Objective:
All of the data below should be written out exactly.
··········
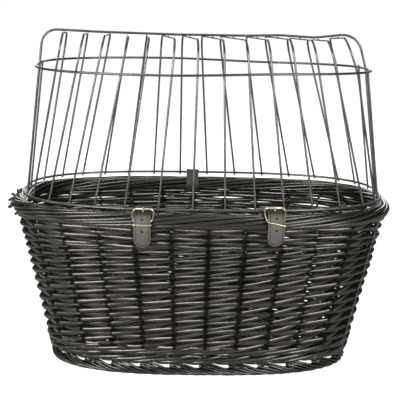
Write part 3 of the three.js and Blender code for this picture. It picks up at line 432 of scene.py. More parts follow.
@dataclass
class Loft:
    """Round rods gathered into one mesh, each with its own length, turn and tone."""

    name: str
    points: list[Array] = field(default_factory=list)
    faces: list[tuple[int, ...]] = field(default_factory=list)
    tones: list[Array] = field(default_factory=list)
    uvs: list[Pair] = field(default_factory=list)
    count: int = 0
    uv_length: float = 10.0

    def sections(self, rings: Array, runs: Array, tones: Array, closed: bool) -> None:
        """Adds a skin over a row of sections.

        Args:
            rings: sections by points by three.
            runs: distance along the piece at each section.
            tones: tone of each section.
            closed: whether the last section joins the first.
        """
        many, sides = rings.shape[:2]
        start = self.count
        self.points.append(rings.reshape(-1, 3))
        self.tones.append(np.repeat(tones, sides))
        self.count += many * sides
        for i in range(many if closed else many - 1):
            here, there = start + i * sides, start + ((i + 1) % many) * sides
            u0 = runs[i] / self.uv_length
            u1 = (runs[i + 1] if i + 1 < many else runs[i] + runs[1]) / self.uv_length
            for k in range(sides):
                up = (k + 1) % sides
                self.faces.append((here + k, here + up, there + up, there + k))
                v0, v1 = k / sides, (k + 1) / sides
                self.uvs += [(u0, v0), (u0, v1), (u1, v1), (u1, v0)]
        if closed:
            return
        for ring, order in ((0, range(sides - 1, -1, -1)), (many - 1, range(sides))):
            self.faces.append(tuple(start + ring * sides + k for k in order))
            self.uvs += [(runs[ring] / self.uv_length, k / sides) for k in order]

    def rod(self, path: Array, out: Array, wide: Array | float, deep: Array | float, tone: Array | float,
            sides: int = 8, closed: bool = False, cut: float = 0.75) -> None:
        """Adds a round or oval rod.

        Args:
            path: centre line.
            out: direction that is outward at each point.
            wide: half-width across the outward direction, one value or one a point.
            deep: half-width along the outward direction, one value or one a point.
            tone: tone of the rod, one value or one a point.
            sides: points round it.
            closed: whether it closes on itself.
            cut: size of its end faces against its own size.
        """
        wide, deep, tone = (np.array(np.broadcast_to(value, len(path)), float)
                            for value in (wide, deep, tone))
        along = tangents(path, closed)
        across = unit(np.cross(along, np.broadcast_to(out, path.shape)))
        outward = np.cross(across, along)
        runs = measured(path)
        if not closed:
            tip = 0.35 * (wide[0] + deep[0]) * (1 - cut)
            path = np.vstack([path[0] - along[0] * tip, path, path[-1] + along[-1] * tip])
            across, outward, runs, tone = (np.concatenate([row[:1], row, row[-1:]])
                                           for row in (across, outward, runs, tone))
            wide, deep = (np.concatenate([row[:1] * cut, row, row[-1:] * cut]) for row in (wide, deep))
        turn = np.arange(sides) * 2 * math.pi / sides
        rings = (path[:, None, :]
                 + outward[:, None, :] * (deep[:, None] * np.cos(turn))[:, :, None]
                 + across[:, None, :] * (wide[:, None] * np.sin(turn))[:, :, None])
        self.sections(rings, runs, tone, closed)

    def build(self, material: Material) -> Object:
        """Makes the mesh object, in metres.

        Args:
            material: its finish.

        Returns:
            The new object.
        """
        mesh = bpy.data.meshes.new(self.name)
        mesh.from_pydata((np.vstack(self.points) * MM).tolist(), [], self.faces)
        layer = mesh.uv_layers.new(name="UVMap")
        layer.data.foreach_set("uv", np.array(self.uvs, np.float32).reshape(-1))
        tone = mesh.attributes.new("tone", "FLOAT", "POINT")
        tone.data.foreach_set("value", np.concatenate(self.tones).astype(np.float32))
        mesh.shade_smooth()
        mesh.materials.append(material)
        mesh.validate()
        made = bpy.data.objects.new(self.name, mesh)
        bpy.context.scene.collection.objects.link(made)
        return made


def show(piece: Object, body: str, slot: str, *nodes: str) -> None:
    """Sets a finished piece on its body in place of its plain nodes.

    Args:
        piece: the finished piece.
        body: the body it moves with.
        slot: the record's material slot it belongs to; not used.
        nodes: the plain nodes it stands for.
    """
    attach(piece, body)
    if nodes:
        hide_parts(*nodes)
    LOG.info("%s: %d faces on %s", piece.name, len(piece.data.polygons), body)


def refinish(node: str, finish: Material) -> None:
    """Gives one of the frame's own solids its finish."""
    frame["nodes"][node].data.materials.clear()
    frame["nodes"][node].data.materials.append(finish)


# The oval plan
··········
The reply:
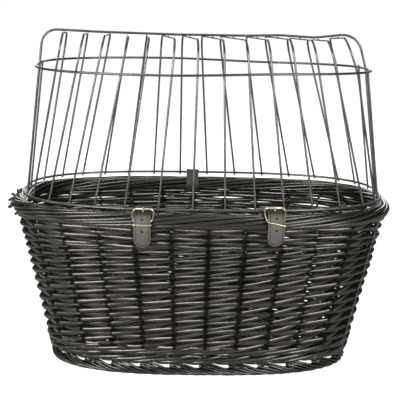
Write part 3 of the three.js and Blender code for this picture. It picks up at line 432 of scene.py. More parts follow.
@dataclass
class Loft:
    """Round rods gathered into one mesh, each with its own length, turn and tone."""

    name: str
    points: list[Array] = field(default_factory=list)
    faces: list[tuple[int, ...]] = field(default_factory=list)
    tones: list[Array] = field(default_factory=list)
    uvs: list[Pair] = field(default_factory=list)
    count: int = 0
    uv_length: float = 10.0

    def sections(self, rings: Array, runs: Array, tones: Array, closed: bool) -> None:
        """Adds a skin over a row of sections.

        Args:
            rings: sections by points by three.
            runs: distance along the piece at each section.
            tones: tone of each section.
            closed: whether the last section joins the first.
        """
        many, sides = rings.shape[:2]
        start = self.count
        self.points.append(rings.reshape(-1, 3))
        self.tones.append(np.repeat(tones, sides))
        self.count += many * sides
        for i in range(many if closed else many - 1):
            here, there = start + i * sides, start + ((i + 1) % many) * sides
            u0 = runs[i] / self.uv_length
            u1 = (runs[i + 1] if i + 1 < many else runs[i] + runs[1]) / self.uv_length
            for k in range(sides):
                up = (k + 1) % sides
                self.faces.append((here + k, here + up, there + up, there + k))
                v0, v1 = k / sides, (k + 1) / sides
                self.uvs += [(u0, v0), (u0, v1), (u1, v1), (u1, v0)]
        if closed:
            return
        for ring, order in ((0, range(sides - 1, -1, -1)), (many - 1, range(sides))):
            self.faces.append(tuple(start + ring * sides + k for k in order))
            self.uvs += [(runs[ring] / self.uv_length, k / sides) for k in order]

    def rod(self, path: Array, out: Array, wide: Array | float, deep: Array | float, tone: Array | float,
            sides: int = 8, closed: bool = False, cut: float = 0.75) -> None:
        """Adds a round or oval rod.

        Args:
            path: centre line.
            out: direction that is outward at each point.
            wide: half-width across the outward direction, one value or one a point.
            deep: half-width along the outward direction, one value or one a point.
            tone: tone of the rod, one value or one a point.
            sides: points round it.
            closed: whether it closes on itself.
            cut: size of its end faces against its own size.
        """
        wide, deep, tone = (np.array(np.broadcast_to(value, len(path)), float)
                            for value in (wide, deep, tone))
        along = tangents(path, closed)
        across = unit(np.cross(along, np.broadcast_to(out, path.shape)))
        outward = np.cross(across, along)
        runs = measured(path)
        if not closed:
            tip = 0.35 * (wide[0] + deep[0]) * (1 - cut)
            path = np.vstack([path[0] - along[0] * tip, path, path[-1] + along[-1] * tip])
            across, outward, runs, tone = (np.concatenate([row[:1], row, row[-1:]])
                                           for row in (across, outward, runs, tone))
            wide, deep = (np.concatenate([row[:1] * cut, row, row[-1:] * cut]) for row in (wide, deep))
        turn = np.arange(sides) * 2 * math.pi / sides
        rings = (path[:, None, :]
                 + outward[:, None, :] * (deep[:, None] * np.cos(turn))[:, :, None]
                 + across[:, None, :] * (wide[:, None] * np.sin(turn))[:, :, None])
        self.sections(rings, runs, tone, closed)

    def build(self, material: Material) -> Object:
        """Makes the mesh object, in metres.

        Args:
            material: its finish.

        Returns:
            The new object.
        """
        mesh = bpy.data.meshes.new(self.name)
        mesh.from_pydata((np.vstack(self.points) * MM).tolist(), [], self.faces)
        layer = mesh.uv_layers.new(name="UVMap")
        layer.data.foreach_set("uv", np.array(self.uvs, np.float32).reshape(-1))
        tone = mesh.attributes.new("tone", "FLOAT", "POINT")
        tone.data.foreach_set("value", np.concatenate(self.tones).astype(np.float32))
        mesh.shade_smooth()
        mesh.materials.append(material)
        mesh.validate()
        made = bpy.data.objects.new(self.name, mesh)
        bpy.context.scene.collection.objects.link(made)
        return made


def show(piece: Object, body: str, slot: str, *nodes: str) -> None:
    """Sets a finished piece on its body in place of its plain nodes.

    Args:
        piece: the finished piece.
        body: the body it moves with.
        slot: the record's material slot it belongs to; not used.
        nodes: the plain nodes it stands for.
    """
    attach(piece, body)
    if nodes:
        hide_parts(*nodes)
    LOG.info("%s: %d faces on %s", piece.name, len(piece.data.polygons), body)


def refinish(node: str, finish: Material) -> None:
    """Gives one of the frame's own solids its finish."""
    frame["nodes"][node].data.materials.clear()
    frame["nodes"][node].data.materials.append(finish)


# The oval plan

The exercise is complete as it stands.